Aber ganz unabhängig davon, ob man Buddhist ist und an die Wiedergeburt glaubt oder nicht, ist es nicht eine immense Erleichterung, den Rahmen größer aufzuziehen? Und nicht nur versteinert und starr vor Angst auf das nächste Schuljahr zu schauen? Oder verunsichert zu sein, ob das Kind bereits mit 2 Jahren Seilhüpfen kann oder nicht?

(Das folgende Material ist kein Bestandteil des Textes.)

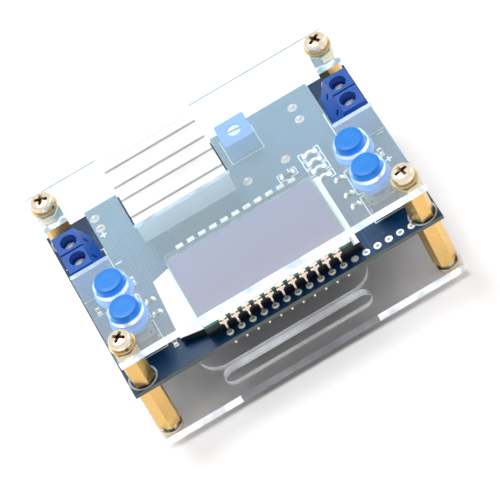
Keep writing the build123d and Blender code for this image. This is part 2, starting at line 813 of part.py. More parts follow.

Ist es nicht eine fast streichelnde Erleichterung, den Gedanken zuzulassen, dass wir – also unsere Seele – mehr als einen Zyklus zum Lernen zur Verfügung hat und dass wir alle mehr als eine Gelegenheit bekommen? Und dass unsere Kinder ihre eigenen Aufgaben und Übungen mitbringen und wir eigentlich hauptsächlich dazu da sind, sie mit viel Liebe zu betrachten und sie zu begleiten und zu stärken? Wir alle haben in Form unserer Kinder originelle Unikate geschenkt bekommen. Und Unikate soll man bekanntlich weder kopieren noch verändern, sonst verlieren sie das, was sie ausmacht.
Und lässt diese Sichtweise nicht auch einen milderen Blick auf uns als Mütter und Eltern zu? Also, mir wird es bei diesen Gedanken gleich viel leichter.
In diesem Sinne: Guten Wochenstart, viel Spaß mit euren Unikaten. Und auf mehr Poesie in der Kindererziehung!